The partial, real or apparent reassurance surrounding Mittal Steel's take-over bid for Arcelor certainly has some positive aspects to it. But it is also a shame that it has had the effect of stifling the debate on the financial, industrial and stock market repecussions of globalisation (see this section in our bulletin 9124). Whatever the result of the operation, the questions posed have still not gone away and have to be answered even if (indeed, especially) if divergences within the EU are to the fore. Some believe that around ten operations of this kind occur every year. Others consider that the affair is highly political.
The two interpretations. I am not going to interpret the two theses in question in a subjective way but rather summarise them using the words employed by their supporters. In presenting the first thesis, here is the declaration of the most qualified person available, Ernest-Antoine Seillière, president of the European employers organisation, UNICE, “It is simply a take-over bid by a European company, Mittal Steel, for another European firm, Arcelor. Both of them are operating in the same sector. Mittal Steel is based in the Netherlands, its Executive Officer is of Indian descent and has British nationality. Ten or so operations of this kind occur every year. It therefore has a very traditional character and simply has to respect European rules regarding competition problems that may possibly arise. Basically, it will be up to Arcelor shareholders to decide whether their shares should be sold to Mittal Steel or not and it's up to the Heads of the two opposing groups to convince them”.

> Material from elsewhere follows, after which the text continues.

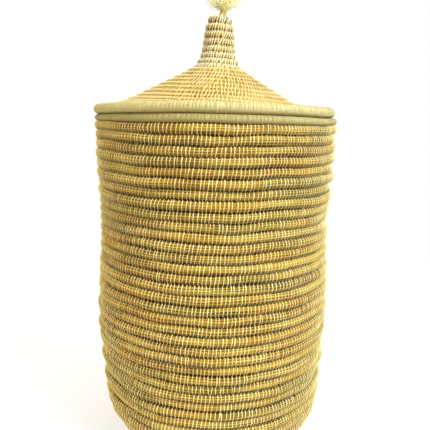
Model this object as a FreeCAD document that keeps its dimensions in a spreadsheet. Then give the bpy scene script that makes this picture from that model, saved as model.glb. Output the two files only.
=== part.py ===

And here is the other interpretation, “This affair has created a lot of emotion because it involves two very strong symbols. First of steel, which has been at the heart of European industrial power for two centuries. And then Mittal Steel, the group symbol of globalisation. The family which this group belongs to is Indian and it demonstrates the new power of the emerging countries but the group has become British, Dutch and American. Subjectively, the emotion created by the operation is completely legitimate and understandable by both the political community and public opinion”. “To whom can this second description of the affair be attributed? To the very same person, Ernest-Antoine Seillère, UNICE Chairman, who in this way sought to present the two “levels of analysis”. And in an effort to complete his thoughts he added, “These events, and it is serious, clearly demonstrate the incomplete character of European construction, the shortfalls of its governance and its vulnerability, as well as the capacity of States that still remain limited”.
Key questions. Neelie Kroes the Commissioner for competition confirmed the limitations of the European institutions to respond. She explained that she would only be able to examine the “competition” aspects of a possible merger (the possibility of an abusive dominant position or agreement). Günter Verheugen, Commission vice president and the person in charge of industrial policy pointed out that the policy the Commission is gradually creating aims to produce the framework conditions for European companies to become the most competitive, free from interventionist temptation, as the Commission ought not to interfere in the private affairs of two companies. Commission vice president Jacques Barrot, nonetheless, appealed for a “European industrial strategy, and more pro-active European solidarity”. Some political forces are also calling for more power to be given to the public authorities at either European or national level. Dominique Straus-Kahn (often cited as a potential candidate for the presidency of the French Republic next year) deplored the weaknesses in European protection against hostile take-overs and explained that Arcelor should not “be the prey of the Indian predator”. This language leaves no doubt about how he feels about the matter. The weak point in the French and partly Luxembourg arguments (see this section already quoted in bulletin 9124 on the declarations of Jean-Claude Juncker and François Loos) is the difference in language when hostile take-overs are made by French companies and when Luxembourg banks seduce multinationals into being based in the Grand-Duchy.
All this is but an introduction to the fundamental questions being posed. They are quite similar to those contained in the passionate debates a few years ago on corporate governance and globalisation of the financial and stock markets which set European milieux alight at the time of the Bolkestein directive, not the one on services which is still being discussed, but the one on take-overs. This will be my subject for tomorrow. (F.R.)